Of the 14 available translation tasks, we competed in four, including the English-to-German task. Though we had also earned first place in this direction in 2018, our new submission beat our previous system by 4.5 BLEU, which is a large improvement.

Facebook AI’s submissions leverage our earlier work on large-scale sampled back-translation, which we used to win the 2018 edition of the English-to-German WMT news translation task. Neural machine translation (NMT) models typically require large amounts of bilingual training data, meaning sentences for which we have reference translations. However, high-quality bilingual data is limited, which encourages participants to use monolingual data, for which no translations are available.

Back-translation presents a workaround to this issue — in order to train an English-to-German translation model, we first train a German-to-English model and then use it to translate the monolingual German data provided by WMT. This is a well-established technique, but we used sampling for back-translation, which leads to much better results: Instead of choosing the best possible translation, we sometimes choose translations that are not optimal. This improved performance compared to using conventional back-translation, because the model can learn more from this noisier data. We also scaled to very large amounts of data, incorporating roughy 10 billion words of additional data for the English-to-German setting.
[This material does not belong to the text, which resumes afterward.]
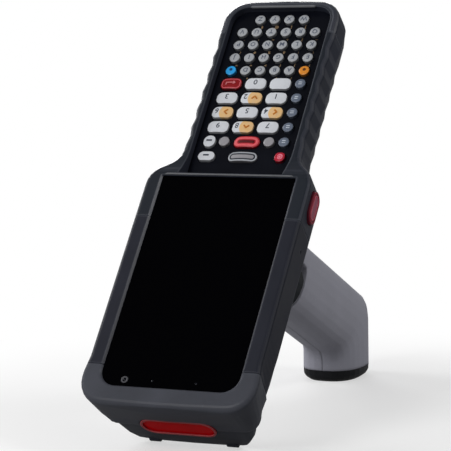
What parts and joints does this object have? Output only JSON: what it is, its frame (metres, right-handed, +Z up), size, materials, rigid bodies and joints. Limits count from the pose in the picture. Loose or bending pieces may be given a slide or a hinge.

Last year, we open-sourced our system and documented our techniques in a research paper for everyone to use. This year, several submissions adopted our techniques, and to stay ahead, we improved our system through so-called noisy channel modeling and rigorous data cleaning, and by fine-tuning the model

Translating backward, forward, and more fluently

Machine translation typically works by using a single model to generate a translation for a given sequence of words, such as translating a German sentence into English. Though back-translation adds another layer to this process, at least for training purposes, noisy channel modeling takes this process further, using a total of three models to ultimately arrive at a more accurate translation.

Something Went Wrong

We're having trouble playing this video.

Learn more

First, a forward model translates a sentence, such as from German to English, generating a set of translation candidates, or hypotheses. A backward model then translates those English hypotheses back into German, allowing the system to evaluate how well each English translation appears to line up with the original German sentence. Finally, a language model judges the fluency of the English translations. The language model was trained on billions of words to get a good sense of what an English sentence should look like.

Once the backward and language models have scored all the English translations produced by the forward model, the system then selects the hypothesis with the highest combined score according to all models as the actual translation. We trained all these models on 128 NVIDIA Volta GPUs using fairseq, our open sequence-to-sequence modeling toolkit.

Cleaning crawled datasets and fine-tuning

The other significant change that we made this year wasn’t to our system but to the data used to train all our models, including those used for back-translation and noisy channel modeling. The WMT news translation task provides large datasets that have been crawled from the internet. These are naturally very noisy, and the presence of misaligned sentences, artifacts of web pages, URLs, and other incorrect or irrelevant material can potentially decrease translation performance.

To offset these issues, we employed a range of data cleaning techniques, including removing instances where a translation is significantly longer than its corresponding translation. We also used language identification (or langid) filtering to keep only those sentence pairs with the correct languages on both sides.

Performance of the various techniques we used for our four submissions on the newstest2018 test set.

For Russian, we had less monolingual news data than for English, so we increased the amount of data by adding sentences from the Common Crawl corpus. Common Crawl is very large but also very noisy, so to address this issue we applied domain filtering to add high-quality sentences

A small part of the provided data is of very high quality, and we used it to fine-tune our models once they finished training. The idea is to simply continue training on the high-quality data only. This has the positive effect that our models are primed to do well on this specific type of data, which closely matches the actual data the models will be tested on.

The context-sensitive future of machine translation

The goal of WMT’s news translation competition is to provide a platform for researchers to share their ideas and to assess the state of the art in machine translation. Like last year, we are making the models for our winning systems available for everyone to download as part of fairseq, our open source sequence modeling toolkit. We are also sharing the ideas behind our system in a research paper.

Though current NMT models tend to look at each sentence in isolation, it’s becoming clear that looking at the entire document is important for achieving additional performance improvements. By taking information from previous sentences into account, systems can produce better translations. Of course, this additional context presents new challenges. It requires datasets that retain document boundaries, new models that are able to use that information effectively, and a robust evaluation methodology to measure progress. We believe that this is the next frontier for improving translation even further.